--- To do ---
Of the lines listed below, return exactly those that run from the line containing "# Each stave" through the line containing "points = [vertex.co", both included.

--- Dataset excerpt ---
=-=-=

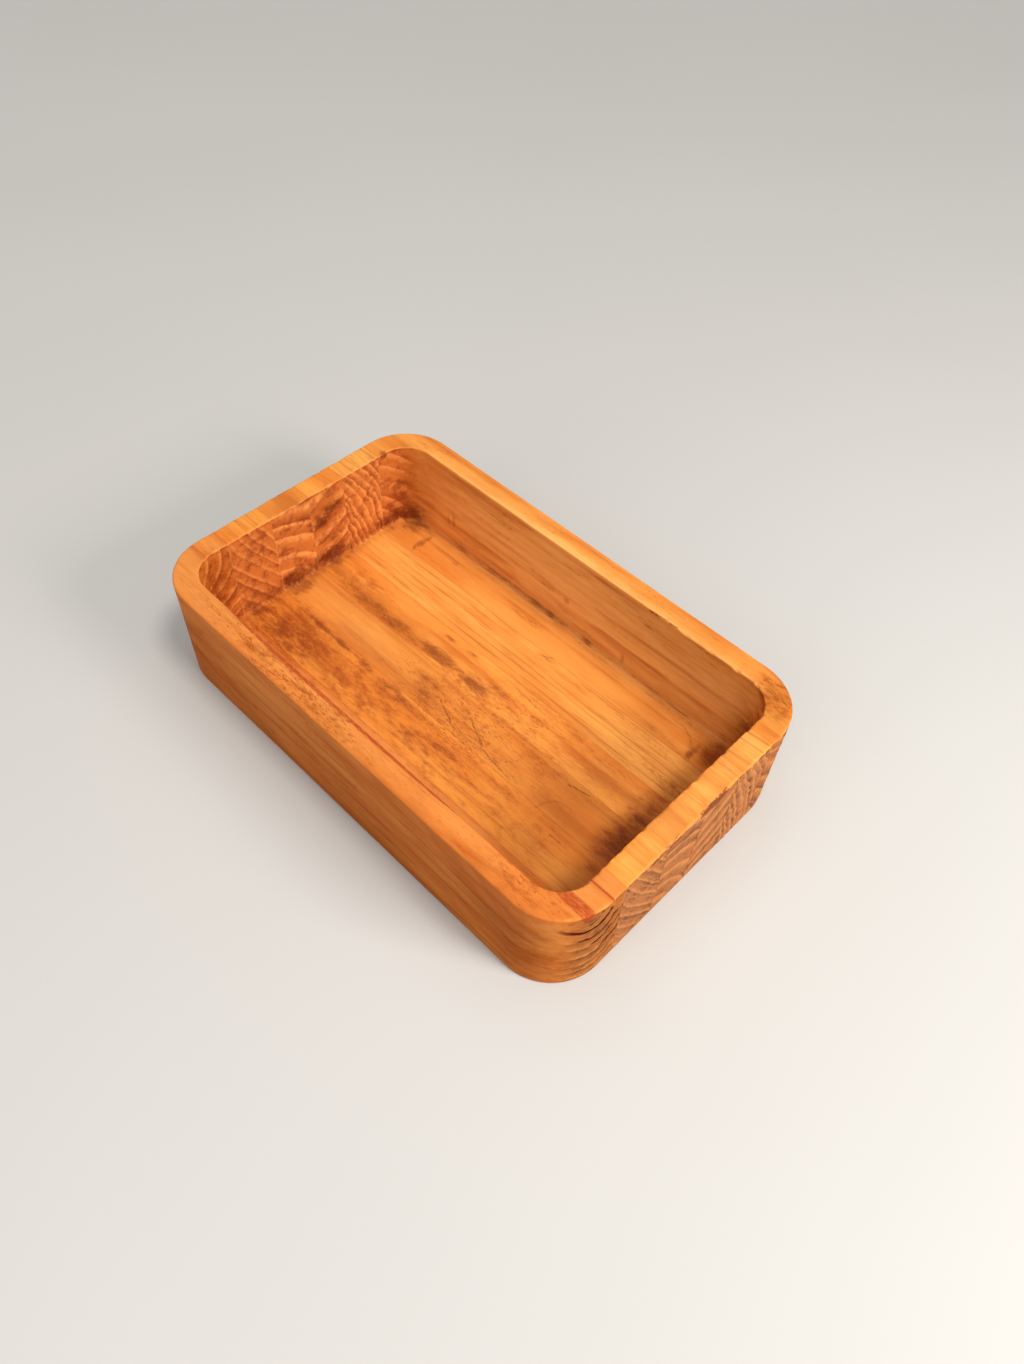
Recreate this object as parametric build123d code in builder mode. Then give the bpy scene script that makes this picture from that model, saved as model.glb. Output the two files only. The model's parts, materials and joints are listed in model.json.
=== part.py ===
"""Hollowed wooden mould: six pine staves, edge-glued into one block and routed out.

The grain of every stave runs along X and the glue lines are upright planes that face Y.
The origin is at the middle of the underside, Z is up.
"""

import os

from build123d import *

# Driving dimensions, in millimetres
length = 250.0
width = 154.0
height = 56.0
corner_radius = 26.0  # the four upright outer corners

side_wall = 11.2
end_wall = 11.9
cavity_depth = 48.0
cavity_corner_radius = 14.6
cavity_cove = 1.2  # left by the cutter where the walls meet the floor

outer_rim_ease = 1.0
inner_rim_ease = 0.6
base_ease = 1.2

# Y position of each glue line, and the staves between them from -Y to +Y
glue_lines = (-43.3, -19.2, 2.8, 23.4, 46.0)
stave_names = (
    "front_wall_stave",
    "floor_stave_1",
    "floor_stave_2",
    "floor_stave_3",
    "floor_stave_4",
    "back_wall_stave",
)

floor_thickness = height - cavity_depth

os.makedirs("parts", exist_ok=True)

# The whole glued block, hollowed and eased, as it leaves the workshop
with BuildPart() as block:
    with BuildSketch():
        RectangleRounded(length, width, corner_radius)
    extrude(amount=height)
    with BuildSketch(Plane.XY.offset(floor_thickness)):
        RectangleRounded(length - 2 * end_wall, width - 2 * side_wall, cavity_corner_radius)
    extrude(amount=cavity_depth, mode=Mode.SUBTRACT)

    floor_face = block.faces().filter_by(Plane.XY).sort_by(Axis.Z)[1]
    rim_face = block.faces().filter_by(Plane.XY).sort_by(Axis.Z)[-1]
    base_face = block.faces().filter_by(Plane.XY).sort_by(Axis.Z)[0]
    fillet(floor_face.outer_wire().edges(), radius=cavity_cove)
    fillet(rim_face.outer_wire().edges(), radius=outer_rim_ease)
    fillet(rim_face.inner_wires()[0].edges(), radius=inner_rim_ease)
    fillet(base_face.outer_wire().edges(), radius=base_ease)

# Each stave is the block's slice between two neighbouring glue lines
slice_edges = (-width / 2, *glue_lines, width / 2)
for stave_name, low_y, high_y in zip(stave_names, slice_edges, slice_edges[1:]):
    with BuildPart() as stave:
        add(block.part)
        with BuildSketch():
            with Locations((0, (low_y + high_y) / 2)):
                Rectangle(length, high_y - low_y)
        extrude(amount=height, mode=Mode.INTERSECT)
    stave.part.label = stave_name
    export_step(stave.part, f"parts/{stave_name}.step")
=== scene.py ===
"""Looks of the hollowed pine mould: six edge-glued staves on a pale table in soft studio light."""

import json
import math

import bpy
import numpy as np
from mathutils import Matrix, Vector


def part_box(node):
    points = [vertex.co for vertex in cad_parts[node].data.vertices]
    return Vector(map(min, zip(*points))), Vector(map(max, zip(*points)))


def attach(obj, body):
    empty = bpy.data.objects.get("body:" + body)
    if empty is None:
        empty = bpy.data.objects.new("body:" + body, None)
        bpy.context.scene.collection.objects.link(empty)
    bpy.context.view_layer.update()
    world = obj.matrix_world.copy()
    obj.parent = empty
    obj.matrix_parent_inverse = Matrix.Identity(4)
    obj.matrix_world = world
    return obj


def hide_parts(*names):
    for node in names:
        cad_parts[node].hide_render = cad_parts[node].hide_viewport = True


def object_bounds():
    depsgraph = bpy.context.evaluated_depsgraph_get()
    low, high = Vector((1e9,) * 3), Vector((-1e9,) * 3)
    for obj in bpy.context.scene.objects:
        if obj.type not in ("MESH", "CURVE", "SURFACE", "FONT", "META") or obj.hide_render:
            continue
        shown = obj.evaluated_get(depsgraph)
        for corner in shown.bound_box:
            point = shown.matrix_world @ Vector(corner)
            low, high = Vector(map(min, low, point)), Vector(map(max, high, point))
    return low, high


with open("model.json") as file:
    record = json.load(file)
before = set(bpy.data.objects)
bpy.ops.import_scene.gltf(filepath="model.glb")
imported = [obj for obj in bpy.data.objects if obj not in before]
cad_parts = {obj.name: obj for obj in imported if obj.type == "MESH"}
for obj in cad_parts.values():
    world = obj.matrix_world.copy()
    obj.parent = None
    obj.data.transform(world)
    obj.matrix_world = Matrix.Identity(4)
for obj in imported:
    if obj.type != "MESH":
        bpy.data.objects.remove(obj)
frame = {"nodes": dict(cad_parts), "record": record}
cad_low, cad_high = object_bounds()

MM = 0.001
BODY = "root"

# ---------------------------------------------------------------- sizes, all in millimetres

# The near end is at +X and the far end at -X. The front wall is at -Y and the back wall at +Y

stave_box = {name: [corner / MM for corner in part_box(name)] for name in frame["nodes"]}
mount_at = {m["name"]: Vector(m["pos_m"]) / MM for m in frame["record"]["mounts"]}
opening_top = {o["name"]: Vector(o["box_m"][1]) / MM for o in frame["record"]["physics"]["openings"]}

opening_gap = 0.3  # the record's opening boxes stand this far off the cavity walls
half_length = cad_high[0] / MM
half_width = cad_high[1] / MM
height = cad_high[2] / MM
floor_top = mount_at["cavity_floor"].z
inner_half_length = opening_top["soap_cavity_ends"].x + opening_gap
inner_half_width = opening_top["soap_cavity_sides"].y + opening_gap
inner_radius = inner_half_width - opening_top["soap_cavity_ends"].y - opening_gap
outer_radius = 26.0
outer_ease = 1.0
inner_ease = 0.6
base_ease = 1.2
cove = 1.2

# Mesh spacing, and how many pieces a round is cut into
end_step = 0.45
side_step = 1.0
arc_pieces = 60
outer_wall_step = 0.62
inner_wall_step = 0.72
rim_step = 0.6
ease_pieces = 4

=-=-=

--- Written answer ---
# Each stave is the block's slice between two neighbouring glue lines
slice_edges = (-width / 2, *glue_lines, width / 2)
for stave_name, low_y, high_y in zip(stave_names, slice_edges, slice_edges[1:]):
    with BuildPart() as stave:
        add(block.part)
        with BuildSketch():
            with Locations((0, (low_y + high_y) / 2)):
                Rectangle(length, high_y - low_y)
        extrude(amount=height, mode=Mode.INTERSECT)
    stave.part.label = stave_name
    export_step(stave.part, f"parts/{stave_name}.step")
=== scene.py ===
"""Looks of the hollowed pine mould: six edge-glued staves on a pale table in soft studio light."""

import json
import math

import bpy
import numpy as np
from mathutils import Matrix, Vector


def part_box(node):
    points = [vertex.co for vertex in cad_parts[node].data.vertices]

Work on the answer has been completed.